We didn’t sign the contract after the meeting, deciding to wait until they sent us the new estimate incorporating the changes we discussed. Even if we had signed there and then, we wouldn’t have been locked into that price–there was a clause that said the final payment would reflect any additional changes that happened after the contract was concluded. But we wanted to see anyway, and when Young N sent us the new estimate a week later it was lower than the first estimate by several hundred thousand yen, though most of the difference was not from structural changes but from administrative costs that no longer applied. It was comforting to know we could get the price lower through our own effort, but the process is ongoing. We’re still working out which window sizes we want and whether or not we need bracket lighting attachments on the bedroom wall. These things take forever, but it’s not as if we mind.CIMG2572


  1. eurasiaendtoend · November 18, 2013

    Great to see your efforts paying off finally. I have been following you since the quake and look forward to each update.



  2. Troy · November 20, 2013

    Please excuse the following — it is pretty gauche to comment on someone else’s plans once they are in motion . . . but . . .

    If I were building a house one thing I would plan-ahead for is rooftop PV, and for that a south-facing rooftop is desirable.

    Roof pitch can be in some range, but to reduce mounting costs something approaching the actual latitude is about right AFAIK.

    (Unfortunately, I now see Chiba is about 20% less PV-friendly than the sunnier parts of Japan:

    so there’s that.)

    A 2nd floor kitchen seems like a PITA (to transport food up and garbage down), and being right-handed I’d greatly prefer the stovetop to be to the right of the sink — and certainly away from any walls to its left. But if “the cook” is left-handed, no worries!

    I’d certainly want the bath to be as close to the bedroom as possible. Then again since bathing is a night-time thing in Japan, maybe this isn’t as big a deal.

    Having the washer be close to the bath certainly seems like a good plan, I recall with fondness the in-bath washer I had the use of 20-odd years ago in my first Japanese apartment.

    As for the elevation, lack of eaves certainly saves money but I think you pay for that in lifetime energy and maintenance costs — eaves protect the exterior from both rain and sun.

    (Here in my hometown in CA central valley some well-built custom homes from the 1970s have like 10′ overhangs, and I marvel at their construction and efficacy in keeping the house in shade)

    Something that’s very nice to have on occasion is the “mud room”, though in this space budget that’s tough to fit in and will probably have to be implemented outside if wanted.

    But it’s certainly great seeing what real plans look like, since I do hope this same process is in my future later this decade.
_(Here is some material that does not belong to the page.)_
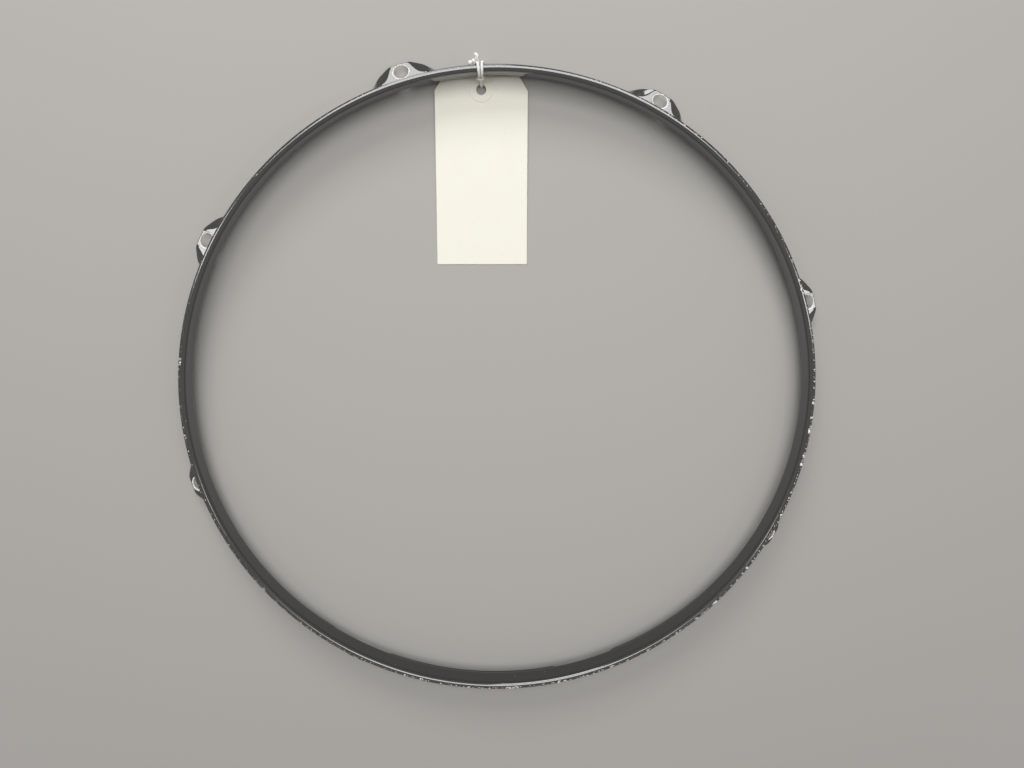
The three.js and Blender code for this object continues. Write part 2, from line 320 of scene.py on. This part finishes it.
# The hitch: two turns of the string round the others, drawn tight against the wall
hitch_centre = np.array([0, -0.0017, 0.0154])
hitch_half_width, hitch_half_depth, hitch_half_rise = 0.00118, 0.00068, 0.00069
hitch_turns = 2.2
hitch_rings = 110
way = np.linspace(-math.pi * hitch_turns, math.pi * hitch_turns, hitch_rings)
hitch_rise = hitch_half_rise * way / math.pi / hitch_turns
hitch_line = hitch_centre + np.stack(
    [hitch_half_width * np.sin(way), -hitch_half_depth * np.cos(way), hitch_rise], -1
)
hitch = twine("twine_hitch", np.column_stack([hitch_line, np.ones(len(way))]),
              np.broadcast_to(upright, hitch_line.shape))
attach(hitch, "string")
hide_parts("string_hitch")

# The knot behind the lip: its loops wind three times through and twice round, like a trefoil drawn tight
knot_centre = np.array([-0.0023, 0.0059, 0.0227])
knot_ring, knot_tube = 0.00086, 0.00068
knot_depth, knot_height = 1.2, 0.93
knot_rings = 120
way = np.linspace(0, 2 * math.pi, knot_rings, endpoint=False)
through, about = 3 * way, 2 * way
knot_reach = knot_ring + knot_tube * np.cos(through)
knot_line = knot_centre + np.stack([
    knot_reach * np.cos(about),
    knot_depth * knot_tube * np.sin(through),
    knot_height * knot_reach * np.sin(about),
], -1)
knot_side = np.stack(
    [np.cos(through) * np.cos(about), np.sin(through), np.cos(through) * np.sin(about)], -1
)
knot = twine("twine_knot", np.column_stack([knot_line, np.ones(len(way))]), knot_side, closed=True)
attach(knot, "string")
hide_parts("string_knot")

# The leader: the loop of the string that runs from the hitch through the tag's hole and back
leader_line = follow(leader_route, twine_step)
leader = twine("twine_leader", leader_line, pressed_side(leader_line))
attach(leader, "tag")
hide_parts("string_leader")


# The hoop. One strip of 1.6 mm steel, rolled to a ring, welded, and pressed to three flanges: the lip, the
# seat that bears on the drum head, and the skirt. Eight ears are pressed out of the skirt, each with an oval
# hole for a tension rod. It is sprayed with black enamel, which is chipped along the lip.
sheet = 0.0016

# The section, along the sheet's middle: distances from the axis, heights, and bends by centre and radius
lip_flat_end = np.array([0.1812, 0.025])
lip_droop, lip_droop_bend = 28, 0.00132
lip_bend_centre, lip_bend = np.array([0.1808, 0.0235]), 0.0015
seat_centre, seat_bend = np.array([0.1809, 0.013]), 0.0016
shoulder_centre, shoulder_bend = np.array([0.1821, 0.0092]), 0.0022
skirt_edge = np.array([0.1852, 0.0008])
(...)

    • catforehead · November 22, 2013

      Thanks for the feedback. Most of the points you made did come into our discussions at one point or another. Our builder offered to put solar panels on the roof, which would have meant orienting the angle to face south, but once we went through the cost and how much return we could get from out local utility we figured it wasn’t worth the trouble. We’ll talk about that more in a later post. The kitchen is on the 2nd floor because we want one whole open area and we get more light on the 2nd floor (the plot is surrounded on two sides by forest); and the bathroom is on the 2nd floor because it would have taken up too much room on the first, since we put a walk-in closet next to the BR. The trickiest part of the design was addressing the small size, which is a function of our budget and the size/shape of the land. As for the PITA factor, we are counting on the constant walking up/down stairs to ward off senility and the general indignities of old age. We don’t take baths in the evening, or in the morning, for that matter. The bathroom, in fact, was a concession we still aren’t sure of. We’d prefer just a shower stall, but custom-made bathrooms are very, very expensive in Japan and somewhat dodgy. As much as we hate unit baths aesthetically, they’re engineered very well and tend to be more water-tight than tiled bathrooms. The side of the house facing south-southwest has an eave that don’t show up on the drawings. The architect said that was enough for us. He doesn’t think eaves are very effective in terms of rain, at least not for a two-story house. We plan to install awnings and “amedo” on some of the windows after we move in and see how things are. As far as a mud room goes, we do have that small alcove off the genkan, which will have sort of a mud room function.


      • Troy · November 23, 2013

        yeah, I see now that you have the nice eaves on the SW side.

        plus (if I’m reading the picture right) the two other entrances you have on the first floor will obviate any need for more vestibule space in that ~45m2 you have to work with, hopefully you’ll have the space and budget to come up with some usable if not livable outdoor space, a true luxury wrt life in Japan.


  3. Susan · November 29, 2013

    Congratulations, and thanks for the floor plan. I love looking at floor plans although was a bit surprised to see the bath on the top floor. Maybe “unitto basu” resolves issues with weight and leak risks?
    BTW, disagree with your statement that you are paring down even electrical outlets. With all the electro-gadgets (and necessary work equipment) proliferating today, it seems to me that one can never have too many outlets!
    Good luck, and may construction go smoothly.
    I too look forward to updates.


  4. Japan Asobu · December 18, 2013

    Good to know there is one more English speaking foreigner living in my neighborhood.


  5. Kathryn Nelson · January 3, 2015

    My American born Japanese parents passed away and my father left my brother and me a piece of property in Japan. It is in Tottori and undeveloped.. I paid a Japanese attorney to have paperwork updated before my father passed away. I was told at that time that it would be impossible to sell. I visited the area in the 1980s. I was told that we could not build a house unless we intended to live in Japan and that it was not proper to sell a family property. Both my brother and I are older with grown children. Can anyone suggest options? I doubt that we or our children will go to live there. I have even thought about our donating it for a public park or playground.